How Do Companies Become Large-Cap?
It’s not just about size—it’s about sustained performance and perception. Companies typically move into the large-cap category by:
- Increasing their market share
- Demonstrating consistent profitability
- Expanding into new markets or product lines
- Earning investor confidence over time
Examples of Large-Cap Stocks
Let’s take a closer look at some well-known large-cap stocks and what makes them stand out. These companies exemplify what it means to be large-cap: scale, stability, and sustained investor interest.
Apple
Apple Inc. (NASDAQ: AAPL) dominates the global smartphone and tablet markets and generates consistent cash flow, making it a prime example of a high-performing large-cap stock.
- Market Cap: Over $2.5 trillion
- Sector: Technology
Microsoft
With strong cloud computing growth via Azure, consistent software revenue (Office, Windows), and a solid dividend, Microsoft Corp. (NASDAQ: MSFT) is both a tech innovator and a dividend powerhouse.
- Market Cap: ~$2.8 trillion
- Sector: Technology
Johnson & Johnson
A classic defensive stock, Johnson & Johnson (NYSE: JNJ) benefits from stability in healthcare spending and boasts over 60 years of consecutive dividend increases.

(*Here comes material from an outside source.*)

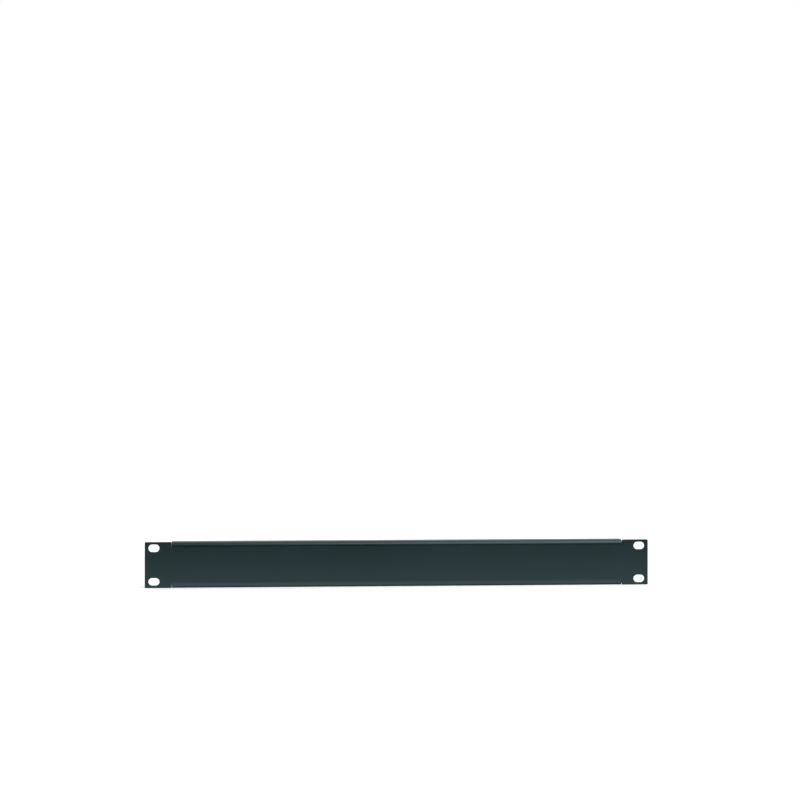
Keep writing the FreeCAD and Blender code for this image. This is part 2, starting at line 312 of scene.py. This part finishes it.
@dataclass(frozen=True)
class BlankingPanel:
    """The folded panel: its sizes, its flat blank and its mesh.

    relief_width is the slit as the powder leaves it: a little narrower than it is cut.
    """

    width: float
    height: float
    depth: float
    thickness: float = 1.5 * MM
    inside_radius: float = 3.5 * MM
    ear_width: float = 25.3 * MM
    relief_width: float = 0.04 * MM
    relief_overcut: float = 0.3 * MM
    slot_end_inset: float = 8.75 * MM
    slot_edge_inset: float = 5.955 * MM
    slot_length: float = 10.3 * MM
    slot_width: float = 7.1 * MM
    ear_corner: float = 1.0 * MM
    mouth_corner: float = 0.5 * MM
    flange_corner: float = 2.0 * MM
    rim_radius: float = 0.3 * MM
    ear_corner_steps: int = 10
    mouth_steps: int = 8
    relief_steps: int = 8
    bend_steps: int = 28
    flange_corner_steps: int = 12
    slot_steps: int = 28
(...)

- Market Cap: ~$400 billion
- Sector: Healthcare
Visa
A dominant player in global payments, Visa Inc. (NYSE: V) enjoys high profit margins, international exposure, and scalability as digital transactions increase.

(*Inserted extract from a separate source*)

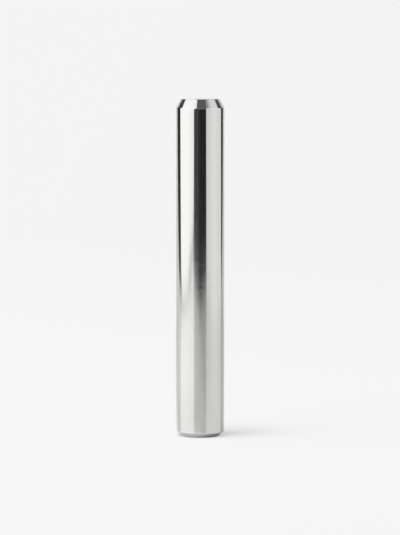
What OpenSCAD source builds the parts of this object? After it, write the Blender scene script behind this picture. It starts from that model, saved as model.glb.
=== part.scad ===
// Dowel pin: a plain round locating pin, turned from bar, hardened, and ground on its shank.
// It is one solid piece. It stands on its foot face, with the origin at that face's centre,
// and +Z runs along the pin's axis to the longer, slimmer chamfer that leads it into a hole.
// All sizes are in millimetres and degrees.

/* [Shank] */
// Diameter of the ground shank
pin_d = 10; // [5:0.5:20]
// Overall length, from the foot face to the lead-in face
pin_len = 70; // [20:1:120]

/* [Lead-in end] */
// Length of the lead-in chamfer along the axis
lead_len = 1.9; // [0.5:0.1:2.3]
// Slope of the lead-in chamfer, from the axis
lead_angle = 29; // [10:1:40]

/* [Foot end] */
// Length of the foot chamfer along the axis
foot_len = 0.95; // [0.5:0.05:1.5]
// Slope of the foot chamfer, from the axis
foot_angle = 49; // [15:1:55]

/* [Edges] */
// Radius of the edges where the chamfers meet the shank
shoulder_r = 0.3; // [0.1:0.05:0.5]
// Radius of the edge round the lead-in face
lead_rim_r = 0.15; // [0.05:0.05:0.3]
// Radius of the edge round the foot face, which is tumbled rounder
foot_rim_r = 0.5; // [0.1:0.05:0.5]

/* [Hidden] */

pin_r = pin_d / 2;
// Each edge's round stands this little proud of its sides, so that it crosses them cleanly
crossing = 0.0002;
facets = 180;
steel = [0.66, 0.66, 0.645];

module edge_round(radius) {
    circle(r = radius + crossing, $fn = facets);
}

// Half profile of one end of the pin, from its face at height 0 up to the middle of the shank.
// The polygon is cut across at the two edges, and a circle fills each of them out again.
module end_profile(chamfer_len, chamfer_angle, rim_r) {
    up_chamfer = [sin(chamfer_angle), cos(chamfer_angle)];
    rim = [pin_r - chamfer_len * tan(chamfer_angle), 0];
    shoulder = [pin_r, chamfer_len];
    // How far each edge's round reaches from the sharp corner along both of its sides
    rim_reach = rim_r * tan((90 - chamfer_angle) / 2);
    shoulder_reach = shoulder_r * tan(chamfer_angle / 2);

    polygon([
        [0, 0],
        rim - [rim_reach, 0],
        rim + rim_reach * up_chamfer,
        shoulder - shoulder_reach * up_chamfer,
        shoulder + [0, shoulder_reach],
        [pin_r, pin_len / 2],
        [0, pin_len / 2]
    ]);
    translate(rim + [-rim_reach, rim_r]) edge_round(rim_r);
    translate(shoulder + [-shoulder_r, shoulder_reach]) edge_round(shoulder_r);
}

module dowel_pin() {
    color(steel)
        rotate_extrude($fn = facets) {
            end_profile(foot_len, foot_angle, foot_rim_r);
            translate([0, pin_len]) mirror([0, 1]) end_profile(lead_len, lead_angle, lead_rim_r);
        }
}

dowel_pin();
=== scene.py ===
"""A ground and polished steel dowel pin, standing on a pale studio floor.

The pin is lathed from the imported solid's own outline, with fine rings and true normals, so that its
mirror finish stays clean. Everything else here is the studio. It has two halves: the floor and the pale
world that the camera sees, and the glowing cards, paper and dim room that only the steel mirrors.
Lengths are in metres.
"""

import math

import bpy
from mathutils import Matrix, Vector


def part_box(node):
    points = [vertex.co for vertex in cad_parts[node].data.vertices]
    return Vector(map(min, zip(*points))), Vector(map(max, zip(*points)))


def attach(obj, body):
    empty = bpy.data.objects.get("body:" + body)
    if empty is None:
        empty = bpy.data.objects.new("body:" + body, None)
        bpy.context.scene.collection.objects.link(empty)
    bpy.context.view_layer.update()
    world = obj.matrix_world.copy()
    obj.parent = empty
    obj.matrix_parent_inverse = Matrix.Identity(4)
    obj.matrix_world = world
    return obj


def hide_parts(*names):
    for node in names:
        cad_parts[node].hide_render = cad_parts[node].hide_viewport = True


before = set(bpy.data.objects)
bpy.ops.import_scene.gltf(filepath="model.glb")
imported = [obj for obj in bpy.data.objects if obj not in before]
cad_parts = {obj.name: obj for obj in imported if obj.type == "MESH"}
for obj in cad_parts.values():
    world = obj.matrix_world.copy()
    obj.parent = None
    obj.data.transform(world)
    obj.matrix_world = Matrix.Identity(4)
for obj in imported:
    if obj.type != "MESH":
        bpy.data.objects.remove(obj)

bpy.context.view_layer.update()

PIN_NODE = "dowel_pin"
PIN_LOW, PIN_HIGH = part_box(PIN_NODE)
PIN_LENGTH = PIN_HIGH.z - PIN_LOW.z


# ---------------------------------------------------------------- node helpers


def new_material(name):
    """An empty node material, with its output node."""
    material = bpy.data.materials.new(name)
    material.use_nodes = True
    material.node_tree.nodes.clear()
    output = material.node_tree.nodes.new("ShaderNodeOutputMaterial")
    return material, output


def add_node(tree, kind, inputs=None, **settings):
    """A shader node. inputs maps a socket's name or number to a value or to another node's output."""
    node = tree.nodes.new("ShaderNode" + kind)
    for key, value in settings.items():
        setattr(node, key, value)
    for key, value in (inputs or {}).items():
        if isinstance(value, bpy.types.NodeSocket):
            tree.links.new(value, node.inputs[key])
        else:
            node.inputs[key].default_value = value
    return node


def maths(tree, operation, first, second=0.0, third=0.0):
    """The result of a Math node."""
    return add_node(tree, "Math", {0: first, 1: second, 2: third}, operation=operation).outputs[0]


def ranged(tree, value, span, levels):
    """The level that goes with value, as it runs over the span. Past the span's ends the level stays."""
    inputs = {0: value, 1: span[0], 2: span[1], 3: levels[0], 4: levels[1]}
    return add_node(tree, "MapRange", inputs).outputs[0]


def ramp(tree, value, stops):
    """The brightness that goes with value from 0 to 1, by (place, brightness) stops."""
    node = add_node(tree, "ValToRGB", {0: value})
    elements = node.color_ramp.elements
    while len(elements) > 1:
        elements.remove(elements[-1])
    for number, (place, level) in enumerate(stops):
        element = elements[0] if number == 0 else elements.new(place)
        element.position = place
        element.color = (level, level, level, 1)
    return node.outputs[0]


# ---------------------------------------------------------------- the pin's mesh

SEGMENTS = 288
RING_STEP = 0.0015
FACE_STEP = 0.0004
# A side of the outline that rises by less than this belongs to an end face
LEVEL_RISE = 1e-7
# The longest side of an edge's round, and how far the edge's wear reaches past the round
ROUND_SIDE = 0.0002
WEAR_REACH = 0.0002
MAP_COLUMNS = 3
MAP_MARGIN = 0.006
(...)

- Market Cap: ~$500 billion
- Sector: Financial Services
Procter & Gamble
Known for brands like Tide, Pampers, and Gillette, The Procter & Gamble Company (NYSE: PG) offers stable returns, recession resilience, and strong dividend growth.
- Market Cap: ~$350 billion
- Sector: Consumer Goods
Risks and Considerations
Although large-cap stocks are generally more stable, they’re not without risks:
- Slower Growth: Large caps may not grow as quickly as smaller companies.
- Market Correlation: Their prices often move with broader market trends.
- Overvaluation: Some large caps can become overvalued during bull markets.
These risks are manageable with proper diversification and awareness, but they’re important to understand.
Why Large-Cap Stocks Matter
Large-cap stocks are cornerstones of the financial world. They provide stability, contribute to major market indices, and help investors gauge economic health. While they might not deliver meteoric growth, their reliability and scale make them a valuable part of understanding—and navigating—the stock market.